Alright…I noticed last time I downloaded a bunch of pics off of my camera’s SD card that Windows 7 asked if I wanted to speed my system with Readyboost. As far as I can figure out, Win7 will use USB falsh drives and other memory cards as a flash memory cache — essentially giving you more RAM (well, freeing up your system resources by using the card.)
So I plugged a spare 4gb SD Card into my machine — an HP TX2510US tablet with a dual processor (2.2MHz, I believe), 3GB memory, 64-bit architecture and Windows 7 Home Premium OS. They I started opening things like crazy: WordPerfect with 6 different graphic heavy files, Acrobat with multiple large files, email, Firefox with 6 different windows open and Java-heavy sites, Trillian, solitarie and mahjong, Quicktime movie, a Windows media movie, and a Real Player movie all going simultaneously.
The system never slowed, and the CPUs never got above 50-60% total, RAM usage was about 60ish%. Shut down of the computer took 20 seconds; boot 1:20 minutes (about 10 seconds shaved off of the last boot time.)

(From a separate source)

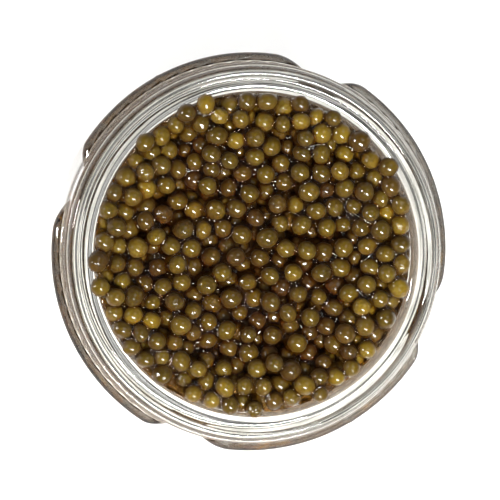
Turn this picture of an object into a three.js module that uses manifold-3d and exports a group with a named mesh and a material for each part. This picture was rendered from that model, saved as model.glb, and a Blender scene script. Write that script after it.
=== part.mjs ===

I’ve been very impressed with Windows 7, period, and it’s made my tablet much faster and stable than it was under Windows Vista 32-bit Home Premium. The addition of the SD card on Readyboost seems to have given the machine more flexibility on heavy multi-tasking.
Almost a month on Windows 7. Thumbs still up.
28 November, 2009 at 17:53
I just enabled a 16 gig flash drive for readyboost on my win7 64 bit laptop with 4 gigs of memory. I am doing more video/audio editing as well as running multi-media files. I am hoping this will help keep my laptop running at peak performance. I am glad to hear that it seems to be helping you.